Nelson did arrange a pension for Lady Hamilton and Horatia Nelson Thompson, “believed to be his [Nelson’s] daughter,” as Southey discreetly identified the child, born to Lady Hamilton about the time Nelson was separating from Lady Nelson.

Nelson’s third and last great victory was the sea battle fought off Cape Trafalgar, where in 1805 he destroyed both the French and Spanish fleets. This success culminated two years of strategic naval maneuvering and warfare, with Nelson in command of the fleet in the Mediterranean. During that time he blockaded the French fleet at Toulon for twenty-two months. The English victory at Trafalgar resulted in the capture of twenty enemy ships—not an English vessel was lost—and the end of Napoleon’s power of the sea. But in that battle Nelson lost his life. His immortal words “England expects that every man will do his duty” were among his last.

Nelson’s stature is admirably established in Southey’s description of his death:

The most triumphant death is that of the martyr; the most awful, that of the martyred patriot; the most splendid, that of the hero in the hour of victory; and if the chariot and the horses of fire had been vouchsafed for Nelson’s translation, he could scarcely have departed in a brighter blaze of glory. He has left us, not indeed his mantle of inspiration, but a name and an example, which are at this hour inspiring hundreds of the youth of England: a name which is our pride, and an example which will continue to be our shield and our strength.
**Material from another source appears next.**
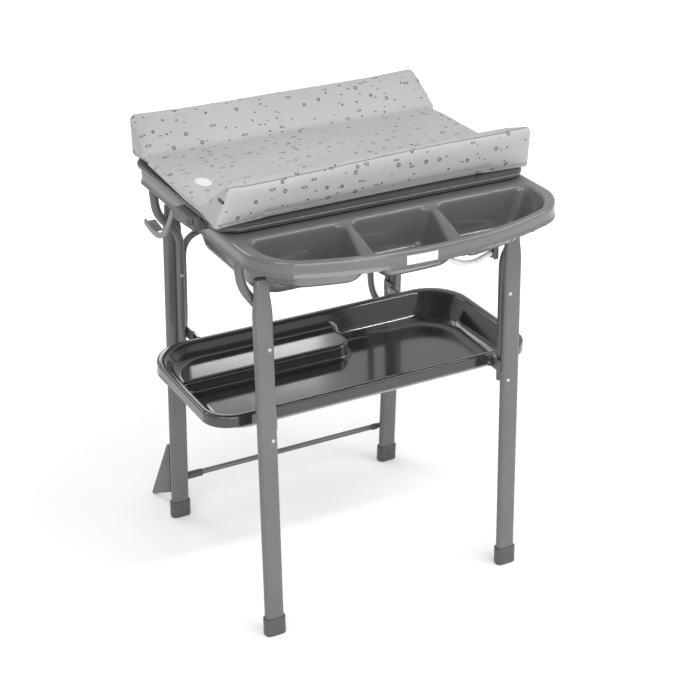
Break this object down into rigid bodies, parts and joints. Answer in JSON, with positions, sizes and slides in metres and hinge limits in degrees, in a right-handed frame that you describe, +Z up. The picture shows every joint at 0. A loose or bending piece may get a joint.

The eminence of the subject and the cogency of Southey’s writing make it easy to see why the American government published a special edition of the LIFE OF NELSON and issued a copy to every seaman and officer in the American navy.

Although Southey was poet laureate of England for thirty years, he is remembered for only a few of his vigorous short poems, “The Battle of Blenheim” being one of his best. Ironically, the poet is best known today for his prose writing, this model among short biographies and a classic in English literature.